Module 1: Overview: Labor & Activism of Filipino Farmworkers
Imagine leaving your home in hopes for a better life and going to a country where you don’t know anyone. Imagine being promised an education and life full of prosperity, only to experience discrimination, mistreatment, and exploitation. This was the experience of many immigrants coming to the United States in the early nineteenth century. Imperialism, the Industrial Revolution, and the growth of global capitalism disrupted local economics and politics worldwide. Capitalist countries like the US extracted resources from some countries, including cheap labor. This caused millions of people around the world to emigrate.
The early pioneers who left the Philippine Islands during the early twentieth century were lured by promises of better opportunities. Many were inspired by the pensionados—students who came to the United States from the Philippines on scholarships instituted by the Pensionado Act of 1903—and desired the opportunity to go to school in the US, but had to work as laborers to survive. More than 90 percent of those who left for the continental US and the Territory of Hawaiʻi were male, which meant that there were only a handful of Filipinas who came to the US mainland during the early twentieth century. Filipina/x/o people who arrived in the US from 1906–1934 number about 100,000 and constitute the first major wave of Filipina/x/o immigration to Hawaiʻi and the continental US.

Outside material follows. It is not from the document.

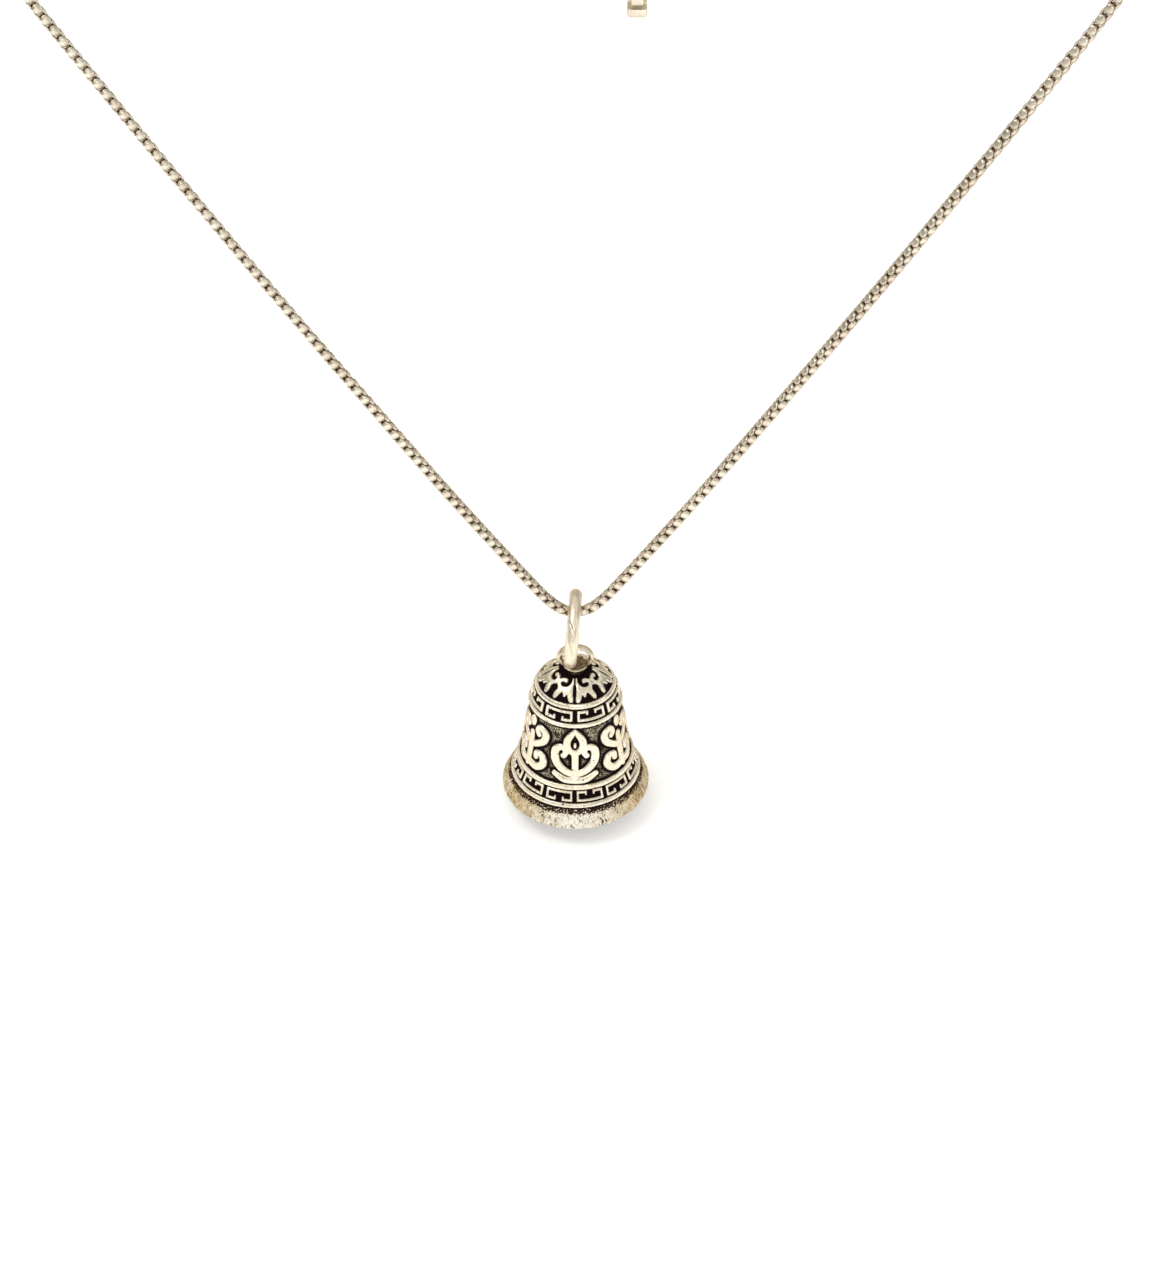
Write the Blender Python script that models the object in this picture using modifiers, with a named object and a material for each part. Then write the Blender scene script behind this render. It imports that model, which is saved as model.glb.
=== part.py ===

Image 46.01.01 — Filipino farmworkers gather for a group photograph in the cabbage fields of the Salinas River Valley, Salinas, California, circa 1930s.
Courtesy of Welga Digital Archive – Bulosan Center for Filipino Studies. Metadata ↗
In 1898, the Philippines had defeated Spain and won its independence from the Spanish, but the Spanish-American War led to the Philippines becoming a territory of the United States under the Treaty of Paris later that year. This ushered in the Philippine-American War (1899-1902). The end of the war resulted in the Philippines remaining a US territory and the designation of Filipinos as non-citizen “US nationals.” This meant that Filipino immigrants could enter the country without restriction. During the twentieth century, their migration filled a labor vacuum on the West Coast brought about by the 1924 Immigration Act, which prohibited other Asian immigrants from entering the United States.
Most of these Filipina/x/o immigrants were young men under the age of 30. They settled in such West Coast cities as Stockton, San Francisco, Los Angeles, San Diego, Salinas, Watsonville, and Seattle, creating vibrant Little Manilas, Manilatowns, and many Filipino American organizations. They also created highly organized labor unions in the agricultural fields of Stockton and Salinas, and in the Alaskan salmon canneries.
Who are Filipino farmworkers and how were they treated?
How did they respond to the treatment?
What types of justice did they seek?